If the file has more than one channel, you can with some certainty assume that they are used for surround purposes, although they could be just multiple tracks. In this case it falls on a playing system to do with channels as it "thinks" best. (if file header doesn't say what to do)

But your file is stereo. If you want to know whether it is a virtual surround file then you look in header for an encoder field to see which encoder was used. This may help somewhat, although not much. Mostly encoder field is left empty, and second thing is that the encoder doesn't have to be same as the recoder that mixed down the surround data. I.e. the recoder will first create raw PCM data, then feed it to some encoder to produce compressed file. (AAC or whatever) Also, there are many applications and versions vary, so might the encoder field, so tracking all of them would be nasty work.

However, you can, with over 60% certainty, deduce whether something is virtual surround or not by examining the data. This would be advanced DSP and, for speed, even machine learning may be involved. You would have to find out whether the stereo signals contain certain features of HRTF (head related transfer function). This may be achieved by examining intensity difference and delay features between same sounds appearing in time domain and harmonic features (characteristic frequency changes) in frequency domain.

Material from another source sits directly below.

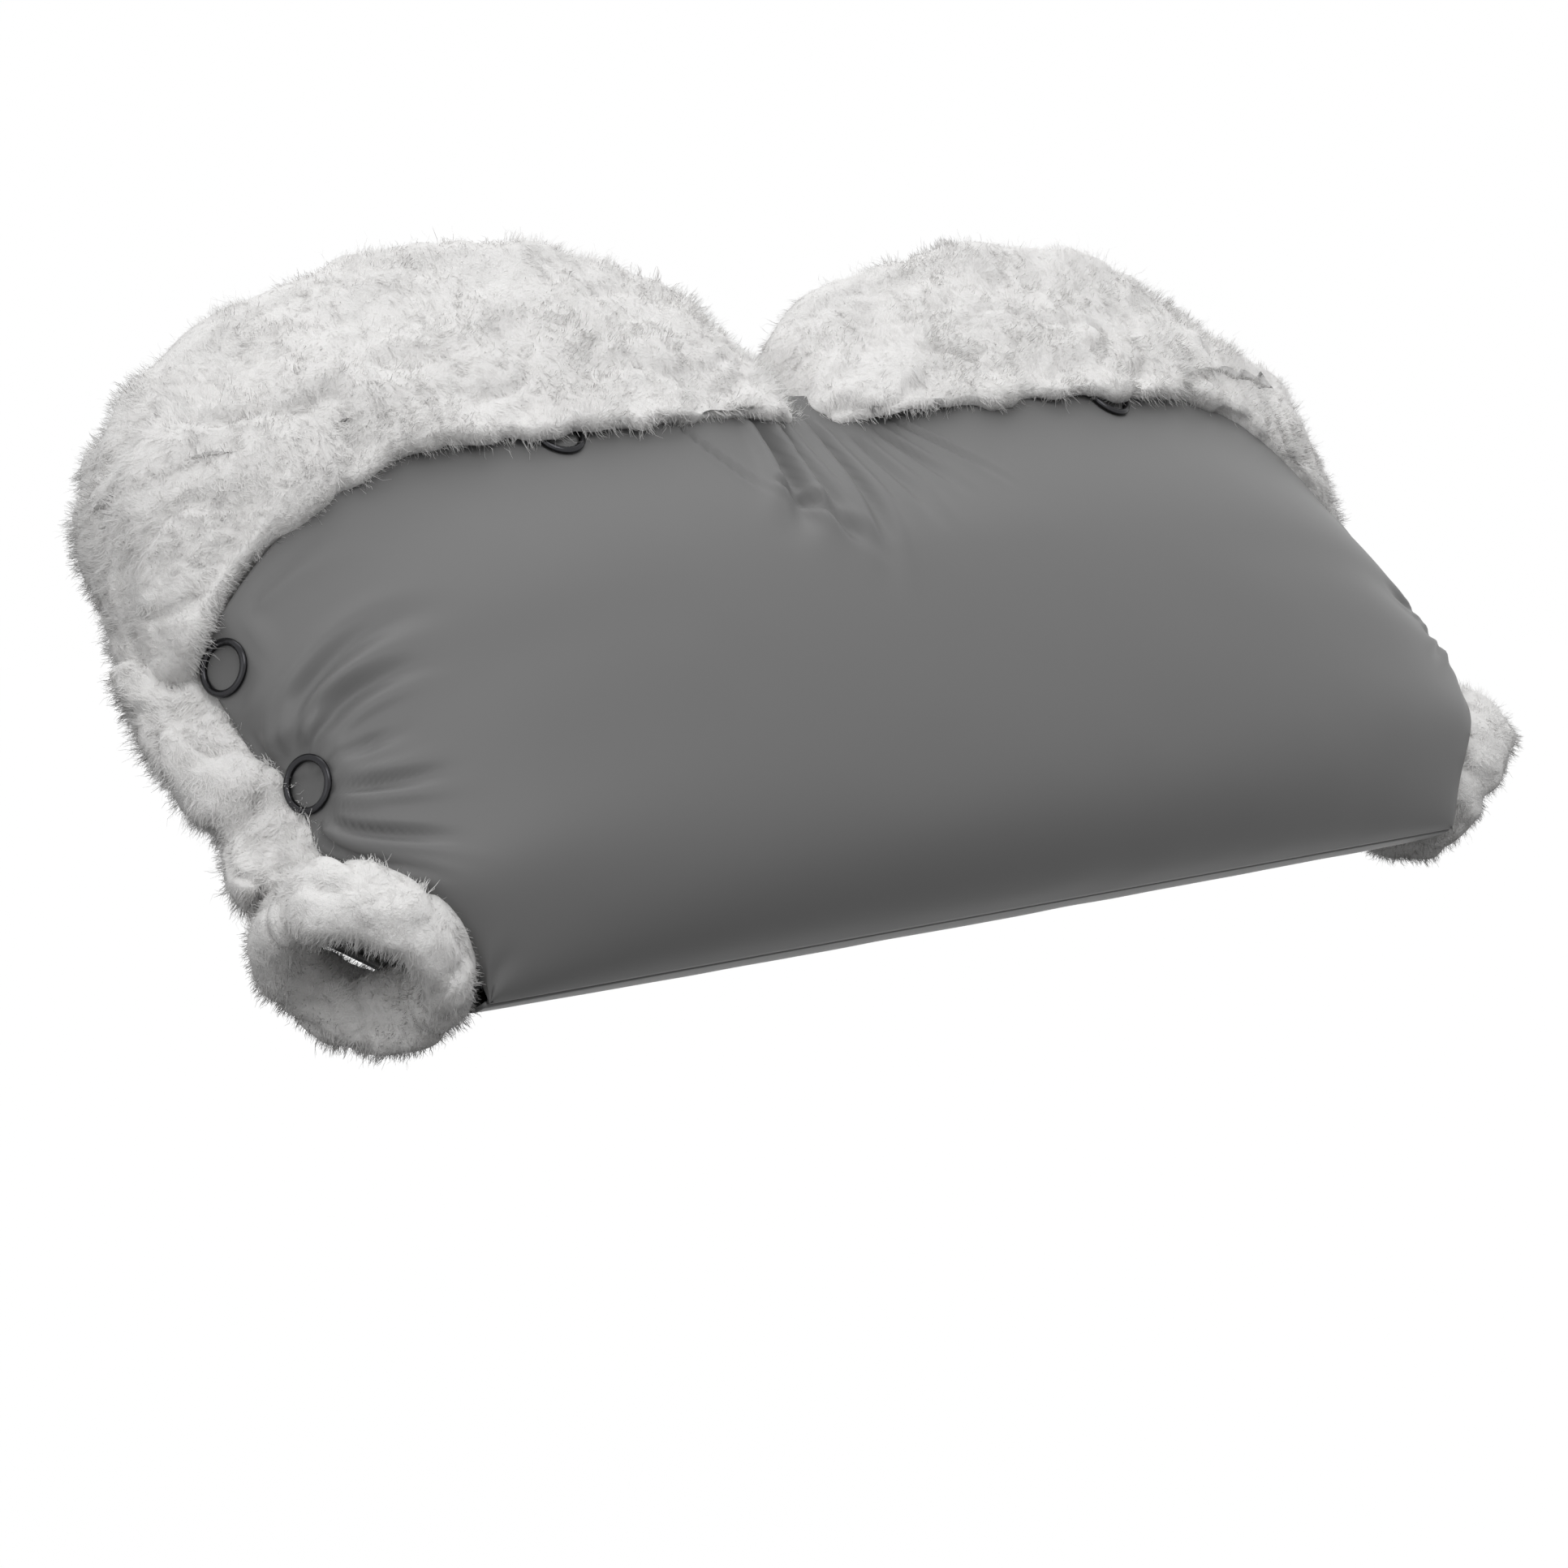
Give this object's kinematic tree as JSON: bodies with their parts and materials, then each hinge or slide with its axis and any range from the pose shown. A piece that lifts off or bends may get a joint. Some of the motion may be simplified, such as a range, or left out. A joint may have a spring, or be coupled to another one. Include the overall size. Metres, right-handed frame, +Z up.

You would have to do both, because one without another may just tell you that something is very good stereo recording,, not a virtual surround. I don't know whether there are HRTF specific features mapped somewhere already, or you would need to do it by yourself.

It's a very complicated solution that takes a lot of time to make properly. Also it's performance would be problematic.

With this method you can also break the stereo mixdown to the nearly original surround channels. But for stereo to surround conversion other methods are used and they sound well.

If you are determined to perform such a detection, dedicate half a year or more of hard work if no HRTF features are mapped, few weeks if they are, brace yourself for big stress and I wish you luck. I have done something similar. It is a killer.

If you want an out of the box solution, then the answer to your question is no, unless header provides you with encoder field and the encoder is distinctive and known to be used only for doing surround to stereo conversion. I do not think anyone did this from actual data as I described, or if they did it is a part of commercial product. Doing what you want is not usually needed, but it can be done.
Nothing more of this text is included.